Akşener konuşmasının ardından Terme’de esnaf dükkanlarını ziyaret ettik, çalışanlarla sohbet etti, dertlerini dinledi. Akşener’in “Asgari ücretle geçinebiliyor musunuz” diye sorduğu bir çalışan, Tarih öğretmeni olduğunu ve atamadığını söyleyerek şu yanıtı verdi:

“Çok zor. Günü kurtarıyoruz ama kenara bir şey atamıyoruz. Çocuk yaparsak ben çalışamayacağım eşim evi tek geçindiremeyecek, zor, yeni de evlendik. 3 sene olacak hala borçlarımızı ödüyoruz. Ben okudum üniversite mezunuyum, atanamıyorum. Arkadaş üniversiteye gidemiyor, çalışmak zorunda. Mesleğimizi icra edemiyoruz maalesef, umudumuz da kalmadı.”

“8 NÜFUSLUYUM, 10 LİRALIK PEYNİR ALIYORUM 10 LİRALIK. 200 GRAM 300 GRAM ZEYTİN ALIYORUM NEREYE KADAR BU?”

Akşener’in esnaf ziyareti sırasında bir yurttaş derdini şu sözlere anlattı:

“8 nüfusluyum, 10 liralık peynir alıyorum, 10 liralık. 200 gram 300 gram zeytin alıyorum. Nereye kadar bu? 8 nüfus, 10 liralık peynir alıyorum. Biri yerse, biri bakıyor. Ne yapabilirim, bir baba olarak ben ne yapabilirim? İş yok, işsizim. İki tane oğlum var, 18 yaşında; iş yok. Sosyal Yardımlaşma’ya dilekçe vereceğim; dört aydan dört aya bana 300 lira dilekçe verecek.”

Bir emekli polis, “3600’ü verdik dediler vermediler.

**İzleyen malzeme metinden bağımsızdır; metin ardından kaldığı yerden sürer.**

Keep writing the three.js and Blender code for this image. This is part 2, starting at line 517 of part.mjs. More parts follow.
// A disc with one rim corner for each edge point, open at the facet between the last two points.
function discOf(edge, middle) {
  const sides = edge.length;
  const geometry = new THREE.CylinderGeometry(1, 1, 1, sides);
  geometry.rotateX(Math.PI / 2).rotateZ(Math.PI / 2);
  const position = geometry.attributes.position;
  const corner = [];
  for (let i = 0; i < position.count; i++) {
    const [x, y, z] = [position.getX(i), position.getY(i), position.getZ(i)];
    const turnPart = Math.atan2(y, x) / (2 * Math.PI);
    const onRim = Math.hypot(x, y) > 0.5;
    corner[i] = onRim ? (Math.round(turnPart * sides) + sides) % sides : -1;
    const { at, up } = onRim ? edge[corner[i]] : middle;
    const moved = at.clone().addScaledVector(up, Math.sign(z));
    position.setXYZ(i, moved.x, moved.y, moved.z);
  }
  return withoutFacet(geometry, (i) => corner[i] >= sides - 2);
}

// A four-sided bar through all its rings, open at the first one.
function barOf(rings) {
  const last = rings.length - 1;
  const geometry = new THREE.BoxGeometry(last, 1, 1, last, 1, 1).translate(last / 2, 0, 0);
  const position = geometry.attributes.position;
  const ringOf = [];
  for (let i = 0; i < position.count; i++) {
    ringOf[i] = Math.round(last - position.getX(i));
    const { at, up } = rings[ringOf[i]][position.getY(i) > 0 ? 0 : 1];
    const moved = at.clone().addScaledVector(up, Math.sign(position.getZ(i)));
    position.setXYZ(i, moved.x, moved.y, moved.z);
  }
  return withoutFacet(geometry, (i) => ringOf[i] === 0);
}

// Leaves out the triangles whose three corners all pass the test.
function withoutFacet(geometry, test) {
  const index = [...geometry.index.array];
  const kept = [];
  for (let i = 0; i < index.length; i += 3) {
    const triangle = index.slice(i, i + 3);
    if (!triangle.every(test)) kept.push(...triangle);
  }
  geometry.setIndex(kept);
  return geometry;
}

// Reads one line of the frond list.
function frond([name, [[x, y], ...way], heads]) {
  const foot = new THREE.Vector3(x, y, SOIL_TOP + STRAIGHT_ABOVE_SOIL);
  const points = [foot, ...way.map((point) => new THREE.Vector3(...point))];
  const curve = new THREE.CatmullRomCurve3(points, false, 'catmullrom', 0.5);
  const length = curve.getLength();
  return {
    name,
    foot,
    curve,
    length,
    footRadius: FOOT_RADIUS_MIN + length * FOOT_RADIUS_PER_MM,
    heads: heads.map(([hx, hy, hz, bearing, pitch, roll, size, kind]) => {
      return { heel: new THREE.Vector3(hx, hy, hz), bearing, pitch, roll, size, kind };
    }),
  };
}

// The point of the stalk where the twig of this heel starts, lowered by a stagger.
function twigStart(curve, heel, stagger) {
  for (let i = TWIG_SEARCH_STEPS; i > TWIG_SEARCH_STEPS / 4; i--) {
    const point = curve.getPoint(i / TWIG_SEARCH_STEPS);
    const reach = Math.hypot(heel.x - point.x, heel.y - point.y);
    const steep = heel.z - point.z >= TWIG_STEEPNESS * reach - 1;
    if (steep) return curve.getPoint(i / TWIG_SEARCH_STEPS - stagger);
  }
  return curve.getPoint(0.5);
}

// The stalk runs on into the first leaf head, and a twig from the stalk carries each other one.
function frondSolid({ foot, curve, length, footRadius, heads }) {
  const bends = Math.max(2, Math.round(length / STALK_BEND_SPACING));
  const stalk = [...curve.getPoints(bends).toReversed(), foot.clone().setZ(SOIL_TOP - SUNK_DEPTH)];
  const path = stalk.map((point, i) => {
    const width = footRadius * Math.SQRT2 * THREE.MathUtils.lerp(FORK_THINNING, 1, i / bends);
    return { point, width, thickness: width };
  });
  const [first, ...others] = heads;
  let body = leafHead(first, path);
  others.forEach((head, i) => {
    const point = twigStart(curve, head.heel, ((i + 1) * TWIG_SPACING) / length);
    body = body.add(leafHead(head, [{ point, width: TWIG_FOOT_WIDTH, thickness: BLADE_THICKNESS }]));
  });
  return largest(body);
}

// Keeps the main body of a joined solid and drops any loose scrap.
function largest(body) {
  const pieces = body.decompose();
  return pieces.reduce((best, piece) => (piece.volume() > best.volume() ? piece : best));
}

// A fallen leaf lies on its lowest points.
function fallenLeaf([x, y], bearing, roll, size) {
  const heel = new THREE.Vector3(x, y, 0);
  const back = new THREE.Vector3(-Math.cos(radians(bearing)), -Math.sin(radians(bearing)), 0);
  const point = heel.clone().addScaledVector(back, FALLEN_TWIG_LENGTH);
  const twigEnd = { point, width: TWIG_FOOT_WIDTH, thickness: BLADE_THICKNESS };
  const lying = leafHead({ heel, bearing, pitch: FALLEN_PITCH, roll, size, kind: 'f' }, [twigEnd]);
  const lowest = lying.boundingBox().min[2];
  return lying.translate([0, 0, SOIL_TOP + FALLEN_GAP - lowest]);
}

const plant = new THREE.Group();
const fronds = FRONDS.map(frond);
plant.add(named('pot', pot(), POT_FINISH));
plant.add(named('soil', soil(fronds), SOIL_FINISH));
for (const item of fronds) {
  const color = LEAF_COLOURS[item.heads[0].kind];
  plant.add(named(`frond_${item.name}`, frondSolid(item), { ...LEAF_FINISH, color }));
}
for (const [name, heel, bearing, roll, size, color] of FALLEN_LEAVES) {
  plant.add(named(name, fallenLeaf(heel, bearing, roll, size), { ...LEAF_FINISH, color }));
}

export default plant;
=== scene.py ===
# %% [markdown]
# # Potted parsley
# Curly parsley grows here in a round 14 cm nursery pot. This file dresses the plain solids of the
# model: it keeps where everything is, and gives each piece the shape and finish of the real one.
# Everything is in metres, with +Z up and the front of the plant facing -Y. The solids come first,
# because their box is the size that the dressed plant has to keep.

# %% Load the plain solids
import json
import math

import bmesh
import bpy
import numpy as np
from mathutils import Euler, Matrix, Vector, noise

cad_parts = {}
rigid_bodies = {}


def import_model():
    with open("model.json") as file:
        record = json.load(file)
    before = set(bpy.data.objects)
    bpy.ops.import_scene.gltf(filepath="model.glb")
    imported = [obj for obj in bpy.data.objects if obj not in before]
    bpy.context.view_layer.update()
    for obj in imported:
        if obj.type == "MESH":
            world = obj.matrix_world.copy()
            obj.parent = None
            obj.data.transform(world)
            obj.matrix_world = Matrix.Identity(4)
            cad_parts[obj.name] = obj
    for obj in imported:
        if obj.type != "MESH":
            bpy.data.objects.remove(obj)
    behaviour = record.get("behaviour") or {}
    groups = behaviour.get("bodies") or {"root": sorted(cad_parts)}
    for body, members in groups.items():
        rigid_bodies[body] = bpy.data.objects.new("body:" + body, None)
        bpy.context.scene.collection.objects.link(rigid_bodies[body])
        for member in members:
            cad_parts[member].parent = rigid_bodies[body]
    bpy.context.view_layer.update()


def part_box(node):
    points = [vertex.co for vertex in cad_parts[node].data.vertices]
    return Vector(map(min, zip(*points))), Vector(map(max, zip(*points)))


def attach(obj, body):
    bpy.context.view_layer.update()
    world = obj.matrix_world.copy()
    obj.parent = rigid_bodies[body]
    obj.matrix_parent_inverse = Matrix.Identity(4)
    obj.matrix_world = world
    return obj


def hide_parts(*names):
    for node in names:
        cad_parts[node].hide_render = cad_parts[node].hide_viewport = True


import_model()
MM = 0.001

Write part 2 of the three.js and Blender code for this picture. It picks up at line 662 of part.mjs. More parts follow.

Sayın Kılıçdaroğlu ne dedi KYK için ‘Ödemeyin gelince yapacağız’ hemen ne yaptılar sadece ana parayı aldılar” dedi.

“ESNAF AKŞENER’DEN DİYARBAKIR ANNELERİ İÇİN ARACI OLMASINI İSTEDİ”

Bir esnaf Akşener’den Diyarbakır Anneleri’nin çocuklarının geri dönmesi için aracı olmasını talep etti. Akşener, “2019’da seslendim, Antalya’dan; Sayın Cumhurbaşkanı’na beni gönder dedim Suriye’ye Esad’la görüşmeye, ama resmi olarak yani sen gönder, şu göç meselesini çözelim ama. Şöyle oldu ölmüş anama gidildi. Şimdi ben bunu desem var ya PKK’lı olur çıkarız. Türkiye’de sizlerin bunları istemeniz gerekiyor. Burada kim kimdir, bilmiyorum. Bilerek bilmiyorum. Muhteşem bir öneri bu. Sadece Diyarbakır Anneleri açısından da değil. Başka çocuklarımız da var ellerinde. Orada konsensüs olması gerekiyor. Devlet aklının devreye girip, ‘kardeşim sen eski İçişleri Bakanı’sın, Türk milliyetçisisin, senden kimse şüphe etmez, gir devreye çöz” dense hayhay. Ama…” yanıtını verdi.